Former town in the Shire of Ravensthorpe, Western Australia

Desmond is an abandoned mining town of the Shire of Ravensthorpe in the Goldfields-Esperance region of Western Australia. It is located within the locality of Ravensthorpe, on the Hopetoun to Ravensthorpe Road.

==History==
Desmond is located on the traditional land of the Wudjari people of the Noongar nation.

Desmond was a siding on the Hopetoun to Ravensthorpe railway line, which operated from 1909 to 1946, but the Desmond siding was closed by 1935. The townsite of Desmond was gazetted at the railway siding in 1909, originally as Eldverton, after the nearby mine. When the Eldverton mine itself received a siding the following year, it became necessary to rename the townsite, with Desmond chosen, after the nearby Mount Desmond.

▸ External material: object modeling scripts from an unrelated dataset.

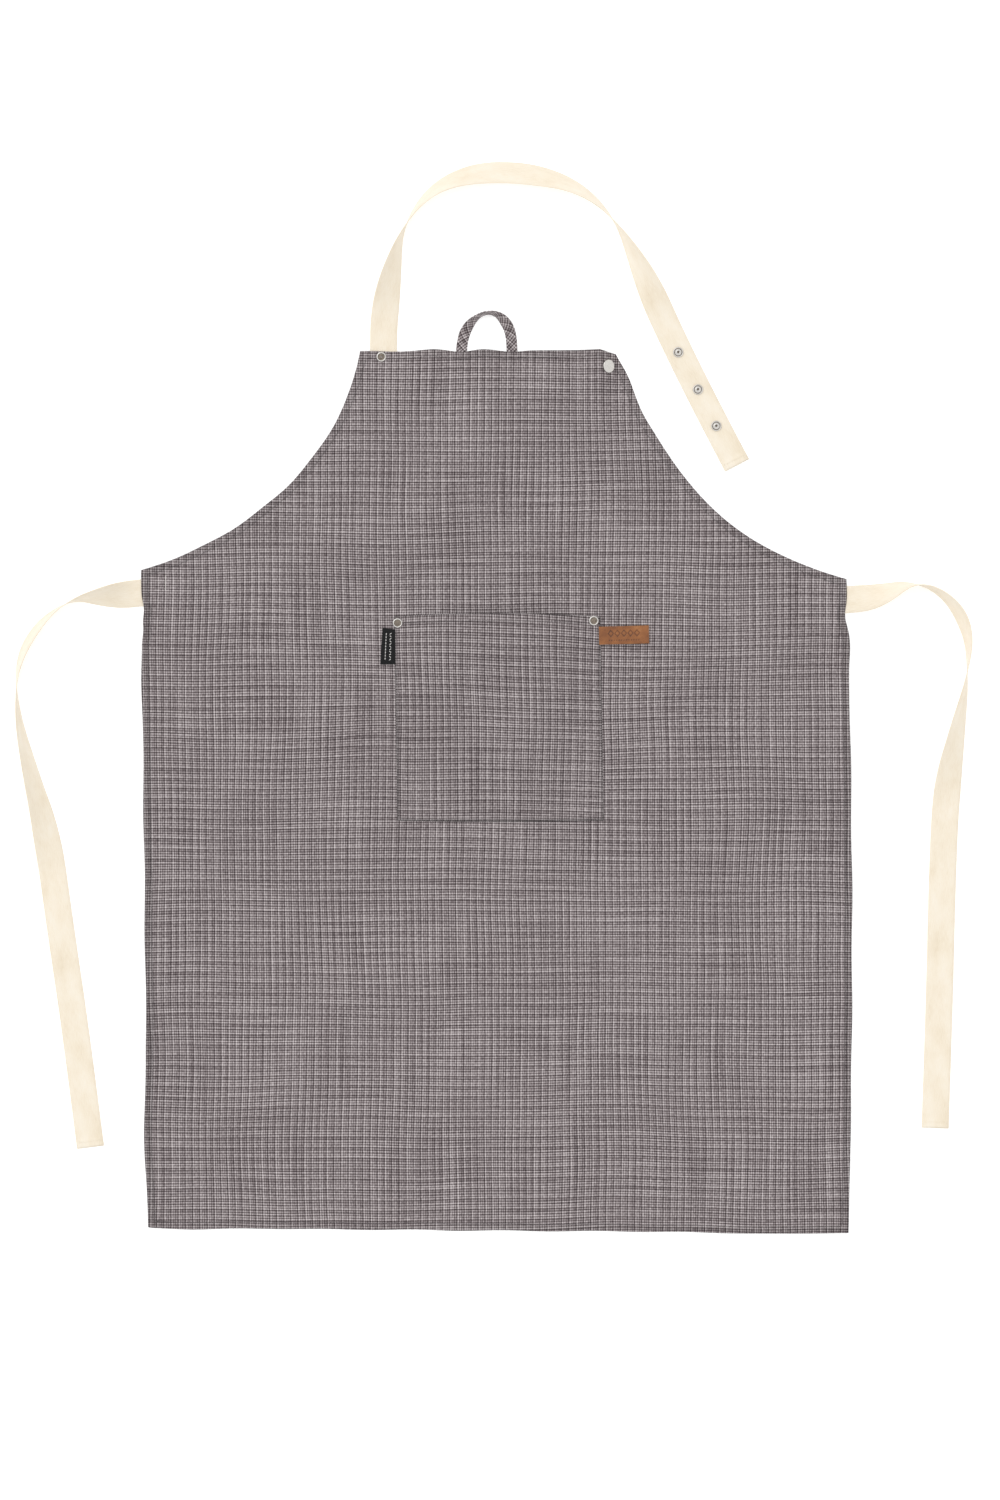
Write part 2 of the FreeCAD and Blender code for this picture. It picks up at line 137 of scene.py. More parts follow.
class Finish:
    """A material and short calls for the nodes that it is made of."""

    def __init__(self, name, **surface):
        self.material = bpy.data.materials.new(name)
        self.material.use_nodes = True
        self.tree = self.material.node_tree
        self.shader = self.tree.nodes["Principled BSDF"]
        for socket, value in surface.items():
            self.shader.inputs[socket.replace("_", " ")].default_value = value

    def feed(self, socket, value):
        if isinstance(value, bpy.types.NodeSocket):
            self.tree.links.new(value, socket)
        else:
            socket.default_value = value

    def node(self, kind, *values, **settings):
        made = self.tree.nodes.new("ShaderNode" + kind)
        for name, value in settings.items():
            setattr(made, name, value)
        for socket, value in zip(made.inputs, values):
            if value is not None:
                self.feed(socket, value)
        return made

    def sum(self, a, b):
        return self.node("Math", a, b, operation="ADD").outputs[0]

    def times(self, a, b):
        return self.node("Math", a, b, operation="MULTIPLY").outputs[0]

    def wave(self, value, pitch):
        """A sine from -1 to 1 that repeats every pitch."""
        return self.node("Math", self.times(value, 2 * math.pi / pitch), operation="SINE").outputs[0]

    def flat(self):
        """Where a point lies on the cloth before it is folded, in metres, along and across."""
        parts = self.node("SeparateXYZ", self.node("UVMap", uv_map="flat").outputs[0])
        return parts.outputs[0], parts.outputs[1]

    def noise(self, x, y, x_size, y_size, seed=0.0, detail=1.0):
        at = self.node("CombineXYZ", self.times(x, 1 / x_size), self.times(y, 1 / y_size), seed)
        return self.noise_at(at.outputs[0], 1.0, detail)

    def solid_noise(self, size, detail=2.0):
        return self.noise_at(self.node("TexCoord").outputs["Object"], 1 / size, detail)

    def noise_at(self, place, scale, detail):
        made = self.node("TexNoise", place)
        made.inputs["Scale"].default_value = scale
        made.inputs["Detail"].default_value = detail
        return made.outputs[0]

    def ramp(self, value, *stops):
        made = self.node("ValToRGB", value)
        elements = made.color_ramp.elements
        while len(elements) < len(stops):
            elements.new(0.5)
        for element, (place, colour) in zip(elements, stops):
            element.position = place
            element.color = (*colour, 1)
        return made.outputs[0]

    def level_ramp(self, value, light, *stops):
        """A ramp through colours that are given as levels of 0 to 255."""
        return self.ramp(value, *((place, from_srgb(*levels, light=light)) for place, levels in stops))

    def colour(self, value):
        self.feed(self.shader.inputs["Base Color"], value)

    def bump(self, height, distance, strength=1.0):
        made = self.node("Bump")
        made.inputs["Strength"].default_value = strength
        made.inputs["Distance"].default_value = distance
        self.feed(made.inputs["Height"], height)
        self.feed(self.shader.inputs["Normal"], made.outputs[0])


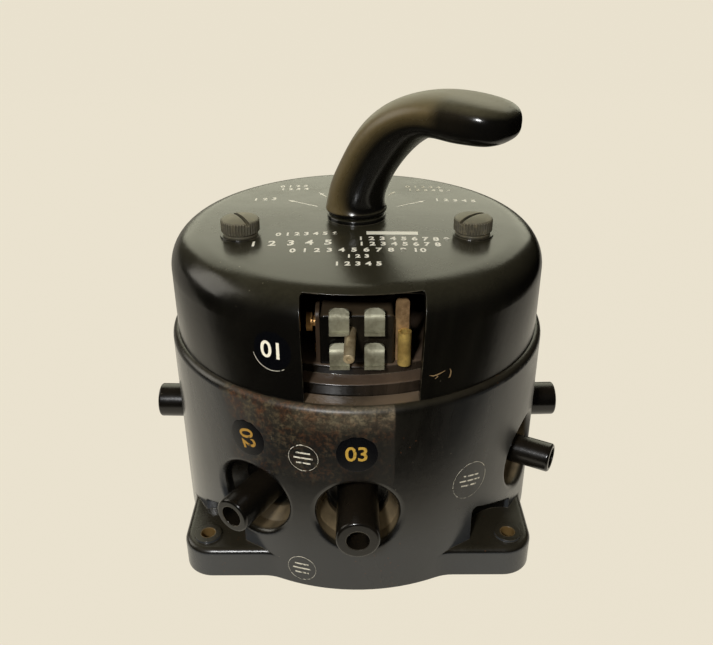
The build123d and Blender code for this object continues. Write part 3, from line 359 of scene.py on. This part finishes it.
def case_finish():
    """The base moulding, with dusty portholes and holes and the stained patch at the front."""
    f, amount, facts = phenolic("case phenolic", top_dust=0.22, wall_dust=0.05, gloss=0.17, dust=OLIVE_DUST,
                                ior=1.56)
    x, y, z = f.axes()
    azimuth = f.math("ARCTAN2", x, f.times(y, -1.0))
    radius = f.length(x, y)
    base = f.mix(amount, facts["body"], facts["dust"])
    # Greyer towards the foot, with a painted reflection on the sides of the outer wall.
    base = f.mix(grey_and_reflection_mask(f, facts["mottle"], azimuth, radius, z), base, GREY_AND_PAINTED_REFLECTION)
    grime = f.step(f.noise(55.0, 5.0, 0.6), 0.3, 0.62)
    cup = cup_mask(f, grime, azimuth, radius, z)
    base = f.mix(cup, base, TAN_DUST)
    ledge = f.times(f.step(f.up(), 0.6, 0.9), f.step(z, *LEDGE_Z))
    ledge = f.times(ledge, f.step(radius, *LEDGE_OUTER))
    base = f.mix(f.times(ledge, f.blend(grime, 0.3, 0.75)), base, LEDGE_DUST)
    from_hole_x = f.math("SUBTRACT", f.absolute(x), HOLE_AT)
    from_hole_y = f.math("SUBTRACT", f.absolute(y), HOLE_AT)
    from_hole = f.length(from_hole_x, from_hole_y)
    base = f.mix(f.step(from_hole, *HOLE_WALL), base, HOLE_TAN)
    patch = patch_mask(f, azimuth, radius, y, z)
    base = stained(f, base, patch, azimuth, z)
    rust = f.times(f.spots(420.0, 0.16, (1.0, 1.3, 1.1)), f.step(f.noise(48.0, 3.0), 0.54, 0.62))
    base = f.mix(f.times(rust, 0.5), base, RUST)
    amount = f.plus(amount, f.plus(f.times(cup, 0.8), f.times(patch, 0.45)))
    return close_phenolic(f, amount, facts, base, haze=0.16)


def cover_finish():
    """The cover moulding: a dusty olive top that rubs to black over the shoulder."""
    f, amount, facts = phenolic("cover phenolic", top_dust=0.16, wall_dust=0.02, gloss=0.15, ior=1.44)
    return close_phenolic(f, amount, facts, haze=0.10)


GRIP_END = (40.0 * MM, 47.0 * MM)     # the grip's end, where no painted light is put on its front, starts between these distances


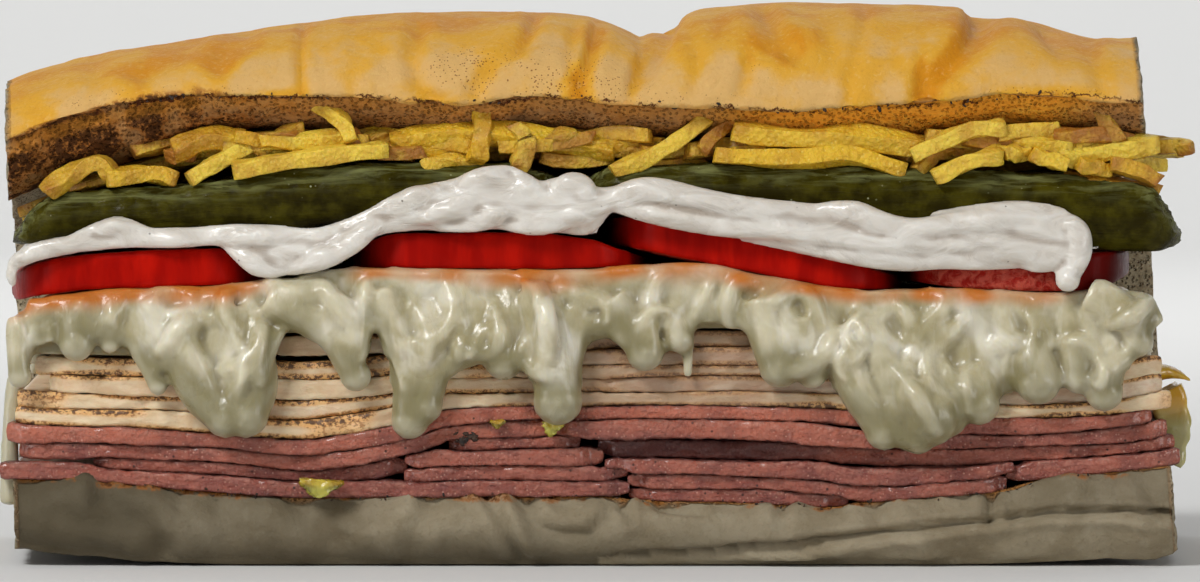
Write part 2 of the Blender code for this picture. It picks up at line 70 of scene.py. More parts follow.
def along(column):
    """Millimetres along X for a column of the drawing grid, which is 1200 columns wide."""
    return (column - GRID_ORIGIN[0]) * GRID_STEP


def up(row):
    """Millimetres above the table for a row of the drawing grid."""
    return (GRID_ORIGIN[1] - row) * GRID_STEP


aim = Vector((along(GRID_MIDDLE[0]) * MM, OPEN_SIDE, up(GRID_MIDDLE[1]) * MM))
eye = aim + VIEW_DISTANCE * Vector((0, -math.cos(VIEW_RISE), math.sin(VIEW_RISE)))
camera_data = bpy.data.cameras.new("camera")
camera_data.sensor_width = SENSOR
camera_data.lens = SENSOR * VIEW_DISTANCE / VIEW_WIDTH
camera = bpy.data.objects.new("camera", camera_data)
camera.location = eye
camera.rotation_euler = (aim - eye).to_track_quat("-Z", "Y").to_euler()
bpy.context.scene.collection.objects.link(camera)
bpy.context.scene.camera = camera
bpy.context.scene.view_settings.view_transform = "Standard"
print("lens", round(camera_data.lens), "mm")

# %% Floor
FLOOR_HALF_WIDTH = 4
FLOOR_FRONT = -3
SWEEP_START = 1.7
SWEEP_RADIUS = 0.8
SWEEP_STEPS = 16
WALL_HEIGHT = 3


def stage_floor():
    """A floor that sweeps up into a back wall, extruded sideways from one bent profile."""
    bm = bmesh.new()
    corner = bm.verts.new((-FLOOR_HALF_WIDTH, SWEEP_START, 0))
    front = bm.verts.new((-FLOOR_HALF_WIDTH, FLOOR_FRONT, 0))
    bm.edges.new((front, corner))
    bmesh.ops.spin(bm, geom=[corner], cent=(-FLOOR_HALF_WIDTH, SWEEP_START, SWEEP_RADIUS), axis=(1, 0, 0),
                   angle=math.pi / 2, steps=SWEEP_STEPS)
    top = max(bm.verts, key=lambda v: v.co.z)
    risen = bmesh.ops.extrude_vert_indiv(bm, verts=[top])["verts"]
    bmesh.ops.translate(bm, vec=(0, 0, WALL_HEIGHT), verts=risen)
    wall = bmesh.ops.extrude_edge_only(bm, edges=bm.edges[:])["geom"]
    bmesh.ops.translate(bm, vec=(2 * FLOOR_HALF_WIDTH, 0, 0),
                        verts=[g for g in wall if isinstance(g, bmesh.types.BMVert)])
    bmesh.ops.recalc_face_normals(bm, faces=bm.faces)
    mesh = bpy.data.meshes.new("floor")
    bm.to_mesh(mesh)
    bm.free()
    mesh.shade_smooth()
    floor = bpy.data.objects.new("floor", mesh)
    bpy.context.scene.collection.objects.link(floor)
    return floor


floor = stage_floor()
print("floor faces:", len(floor.data.polygons))

# %% Lights
AMBIENT = 0.17


def area_light(name, place, size, watts, target=(0, 0, 0.04)):
    """A soft rectangular light that looks at its target."""
    data = bpy.data.lights.new(name, "AREA")
    data.shape = "RECTANGLE"
    data.size, data.size_y = size
    data.energy = watts
    lamp = bpy.data.objects.new(name, data)
    lamp.location = place
    lamp.rotation_euler = (Vector(target) - Vector(place)).to_track_quat("-Z", "Y").to_euler()
    bpy.context.scene.collection.objects.link(lamp)


area_light("key_light", (-0.55, -0.8, 0.85), (0.42, 0.28), 9.0)
area_light("right_fill", (1.0, -0.75, 0.22), (0.5, 0.5), 3.4)
area_light("left_fill", (-1.0, -0.7, 0.12), (0.5, 0.4), 2.2)
area_light("rim_light", (0.35, 0.9, 0.8), (0.6, 0.4), 0.6)
area_light("wall_light", (0, 0.7, 1.5), (2.0, 0.6), 26, (0, 2.5, 0.35))

world = bpy.data.worlds.new("studio")
world.use_nodes = True
background = world.node_tree.nodes["Background"]
background.inputs["Color"].default_value = (1, 1, 1, 1)
background.inputs["Strength"].default_value = AMBIENT
bpy.context.scene.world = world
print("lights:", len(bpy.data.lights))

# %% [markdown]
# ## Tools for shapes
# Most layers are slabs: a slice of meat, a slice of tomato, a potato stick and even the bent roll have a
# length, a depth and a thickness. So one helper makes a box whose six sides are fine grids, and each piece
# then says where a point of that box goes. Soft, fused masses such as cheese and sauce are strands that a
# voxel remesh joins and smoothing melts together.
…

The Desmond Townsite is listed on the shire's heritage register. The history of the town was a short one, with interest in mining in the area declining soon after establishment. By 1911, people started leaving the townsite again, with the last inhabitant of the town leaving in 1923. An official map of the townsite from around 1909 shows the town to the south-west of the railway line and siding. The town itself consisted of the north-south running Elverd, Potter, Pender and Hatfield Streets, with 114 blocks of land allocated along them. A school site was also included.

The Desmond Hotel predated the townsite, being established in 1905. The building was dismantled in the 1930s and moved to Ravensthorpe.

The mine and the town were originally named after Bob Elverdton, who found gold and copper in the area in 1900 and a first phase of mining at Elverdton took place during the First World War, when copper was in short supply. The mine also produced gold as a by-product from the copper mining.

A second area of mining at the Elverdton mine, north-east of the townsite, took place between 1956 and 1972, when copper was mined there.